- [YOUR INSTRUCTIONS]
Present every line in which the string "return" appears.

- [RAW DATA]
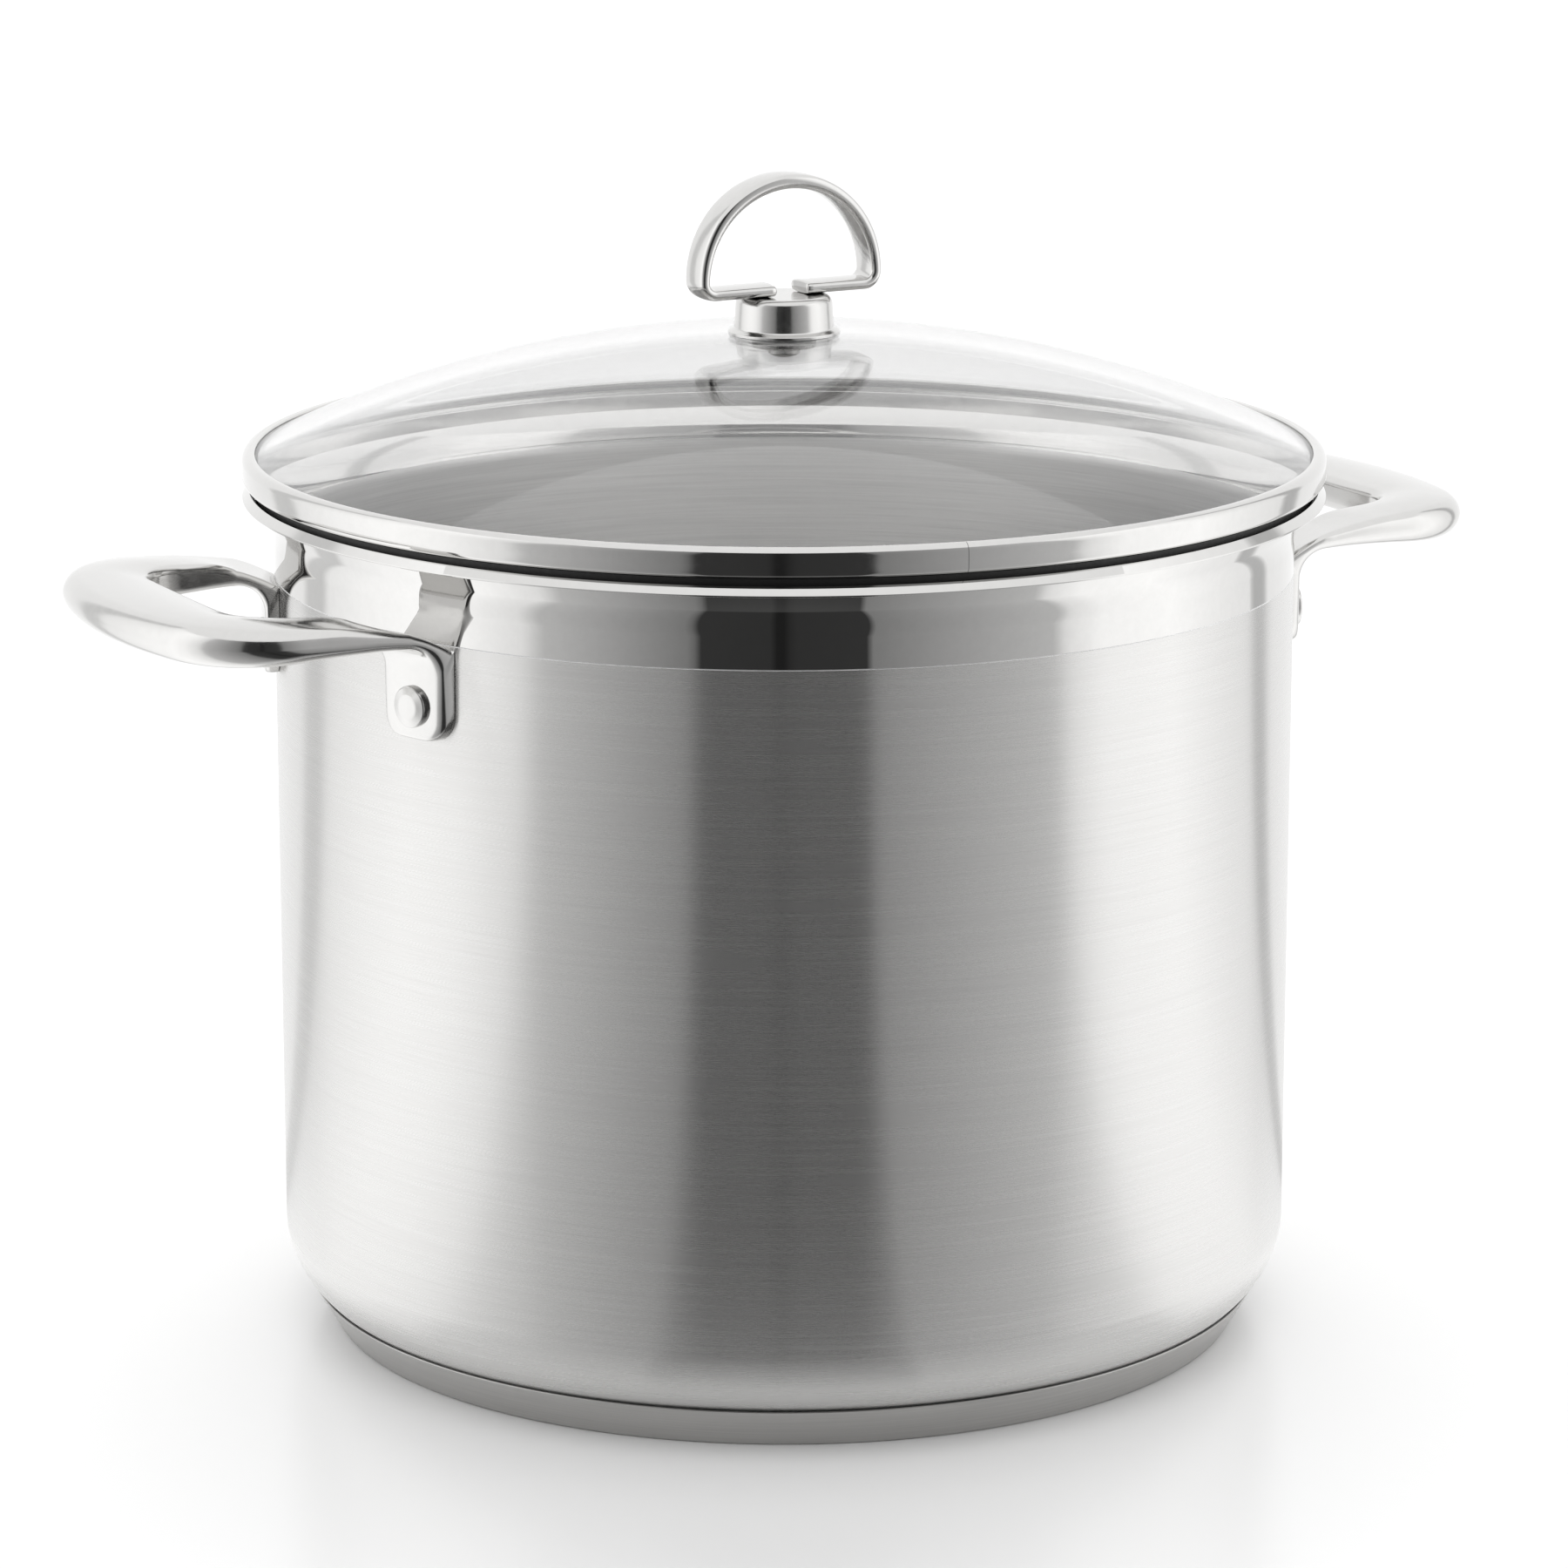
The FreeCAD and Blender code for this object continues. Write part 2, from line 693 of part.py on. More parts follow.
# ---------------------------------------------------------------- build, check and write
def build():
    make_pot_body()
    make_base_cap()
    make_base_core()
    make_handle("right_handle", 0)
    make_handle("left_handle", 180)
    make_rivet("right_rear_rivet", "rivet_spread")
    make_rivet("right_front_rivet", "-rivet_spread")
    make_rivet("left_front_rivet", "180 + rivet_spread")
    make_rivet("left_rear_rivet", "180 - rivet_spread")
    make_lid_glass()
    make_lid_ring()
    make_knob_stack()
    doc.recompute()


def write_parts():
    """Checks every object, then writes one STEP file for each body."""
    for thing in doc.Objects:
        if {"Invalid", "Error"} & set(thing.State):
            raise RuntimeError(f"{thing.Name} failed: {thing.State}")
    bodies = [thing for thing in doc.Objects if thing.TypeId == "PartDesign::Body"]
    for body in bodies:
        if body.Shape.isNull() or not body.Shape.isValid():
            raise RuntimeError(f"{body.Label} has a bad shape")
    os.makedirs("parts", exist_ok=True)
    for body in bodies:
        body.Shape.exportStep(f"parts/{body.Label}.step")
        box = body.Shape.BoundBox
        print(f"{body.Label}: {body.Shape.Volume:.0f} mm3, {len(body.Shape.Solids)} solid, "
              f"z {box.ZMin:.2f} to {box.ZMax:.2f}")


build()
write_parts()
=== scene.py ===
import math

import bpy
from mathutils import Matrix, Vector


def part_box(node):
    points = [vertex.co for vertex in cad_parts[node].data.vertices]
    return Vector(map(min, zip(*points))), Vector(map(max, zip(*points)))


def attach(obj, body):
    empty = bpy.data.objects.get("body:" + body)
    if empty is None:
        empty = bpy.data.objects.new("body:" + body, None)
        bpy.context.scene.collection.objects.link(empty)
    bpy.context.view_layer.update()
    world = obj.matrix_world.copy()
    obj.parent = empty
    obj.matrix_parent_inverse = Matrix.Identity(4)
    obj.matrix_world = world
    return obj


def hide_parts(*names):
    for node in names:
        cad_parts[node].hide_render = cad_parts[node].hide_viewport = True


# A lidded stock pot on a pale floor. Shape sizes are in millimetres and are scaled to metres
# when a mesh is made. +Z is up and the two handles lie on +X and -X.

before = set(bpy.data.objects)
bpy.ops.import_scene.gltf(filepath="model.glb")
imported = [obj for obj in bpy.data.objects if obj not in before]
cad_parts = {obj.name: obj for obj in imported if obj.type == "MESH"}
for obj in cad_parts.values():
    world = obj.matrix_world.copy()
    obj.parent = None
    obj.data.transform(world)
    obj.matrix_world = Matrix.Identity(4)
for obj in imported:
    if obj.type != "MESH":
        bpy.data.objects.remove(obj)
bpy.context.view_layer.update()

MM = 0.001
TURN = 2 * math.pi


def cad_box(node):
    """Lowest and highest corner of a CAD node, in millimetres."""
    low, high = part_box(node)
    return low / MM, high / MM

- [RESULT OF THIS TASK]
    return Vector(map(min, zip(*points))), Vector(map(max, zip(*points)))
    return obj
    return low / MM, high / MM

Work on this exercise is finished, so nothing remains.